Angela Duckworth: "Follow your bliss." I think it's half right and half wrong.
AG: That's Angela Duckworth, a fellow psychologist at Penn. She's best known for her research that put the concept of grit on the map. Angela defines grit as passion and perseverance toward a long-term goal.
AD: It's one thing to have a work ethic, but to have all of that without the guiding passion is really awful.
AG: But she doesn't think "follow your passion" is good career advice.
AD: I like the passion part. There's no other way to describe the voluntary obsession, the full commitment that people have in their careers other than passion, loving what you do. But I don't love the "follow" part. It sounds like it's out there and you just have to discover it, and if you don't feel like you have passion for your work, you missed it somehow or you have to keep looking for it, as if it were a whole thing and not something that gradually develops over time and I think that's actually the better verb, that you should develop your passion, not follow it.
AG: Some of Angela's colleagues have recently gathered evidence for that. When people try to follow their passion, they were less likely to consider other areas of interest where passion could develop, and less likely to anticipate difficulties.
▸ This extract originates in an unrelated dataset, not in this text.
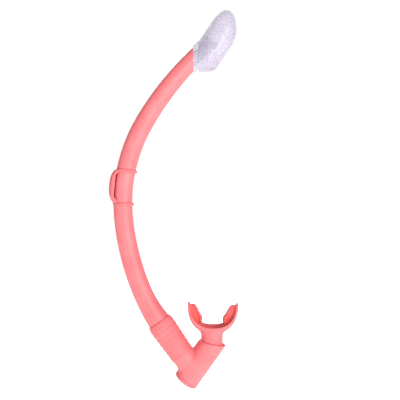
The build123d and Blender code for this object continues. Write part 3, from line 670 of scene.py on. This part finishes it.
# ---------------------------------------------------------------- floor, light and camera
def make_floor():
    size, height = 6.0, cad_low[2] - 0.06
    corners = [(-size, -size), (size, -size), (size, size), (-size, size)]
    mesh = bpy.data.meshes.new("floor")
    mesh.from_pydata([(x, y, height) for x, y in corners], [], [(0, 1, 2, 3)])
    obj = bpy.data.objects.new("floor", mesh)
    bpy.context.scene.collection.objects.link(obj)
    pale = material("pale_floor", ((0.93, 0.93, 0.93), (0.95, 0.95, 0.95)), (0.7, 0.8), 2, 200, 0.0001,
                    Emission_Color=(1, 1, 1, 1), Emission_Strength=0.76)
    obj.data.materials.append(pale)


def area_light(name, where, target, size, power):
    data = bpy.data.lights.new(name, "AREA")
    data.shape = "DISK"
    data.size = size
    data.energy = power
    obj = bpy.data.objects.new(name, data)
    obj.location = where
    obj.rotation_euler = (Vector(target) - Vector(where)).to_track_quat("-Z", "Y").to_euler()
    bpy.context.scene.collection.objects.link(obj)


def make_world():
    world = bpy.data.worlds.new("studio")
    bpy.context.scene.world = world
    world.use_nodes = True
    tree = world.node_tree
    light = tree.nodes["Background"]
    light.inputs["Color"].default_value = (0.86, 0.85, 0.9, 1)
    light.inputs["Strength"].default_value = 0.32
    seen = tree.nodes.new("ShaderNodeBackground")
    seen.inputs["Color"].default_value = (1, 1, 1, 1)
    seen.inputs["Strength"].default_value = 1.05
    ray = tree.nodes.new("ShaderNodeLightPath")
    direct = tree.nodes.new("ShaderNodeMath")
    direct.operation = "MAXIMUM"
    tree.links.new(ray.outputs["Is Camera Ray"], direct.inputs[0])
    tree.links.new(ray.outputs["Is Transmission Ray"], direct.inputs[1])
    mix = tree.nodes.new("ShaderNodeMixShader")
    tree.links.new(direct.outputs["Value"], mix.inputs["Fac"])
    tree.links.new(light.outputs["Background"], mix.inputs[1])
    tree.links.new(seen.outputs["Background"], mix.inputs[2])
    tree.links.new(mix.outputs["Shader"], tree.nodes["World Output"].inputs["Surface"])


make_floor()
make_world()
CENTRE = (0.06, 0.0, -0.015)
area_light("key", (0.85, -1.15, 0.25), CENTRE, 0.9, 15.8)
area_light("fill", (-0.7, -1.25, 0.1), CENTRE, 0.8, 4)
area_light("back", (-0.2, 1.3, 0.7), CENTRE, 0.9, 7)

bpy.context.scene.view_settings.view_transform = "Standard"
lens = bpy.data.cameras.new("camera")
lens.lens = 53.2
lens.sensor_width = 36
lens.clip_start = 0.01
camera = bpy.data.objects.new("camera", lens)
camera.location = (0.1025, -0.69, -0.0146)
camera.rotation_euler = (pi / 2, 0, 0)
bpy.context.scene.collection.objects.link(camera)
bpy.context.scene.camera = camera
And when they did run into obstacles, they were more likely to lose interest and give up.
AD: When young adults have the idea, the mind-set that passions are discovered whole, they're, like, in you, you just have to poke around for a while and get to it, they are much more likely, for example, to get easily discouraged when they try something like reading a difficult passage on a topic that was initially interesting. Very quickly, that interest falls off if you have that mind-set.
AG: So the problem is the advice to "follow your passion" reflects a fixed mind-set. It assumes your interests are stable. So if you don't immediately enjoy a field or a task, the writing is on the wall: this must not be your passion. But that's a mistake. You don't want to quit the moment you don't like a job, because passion can grow over time.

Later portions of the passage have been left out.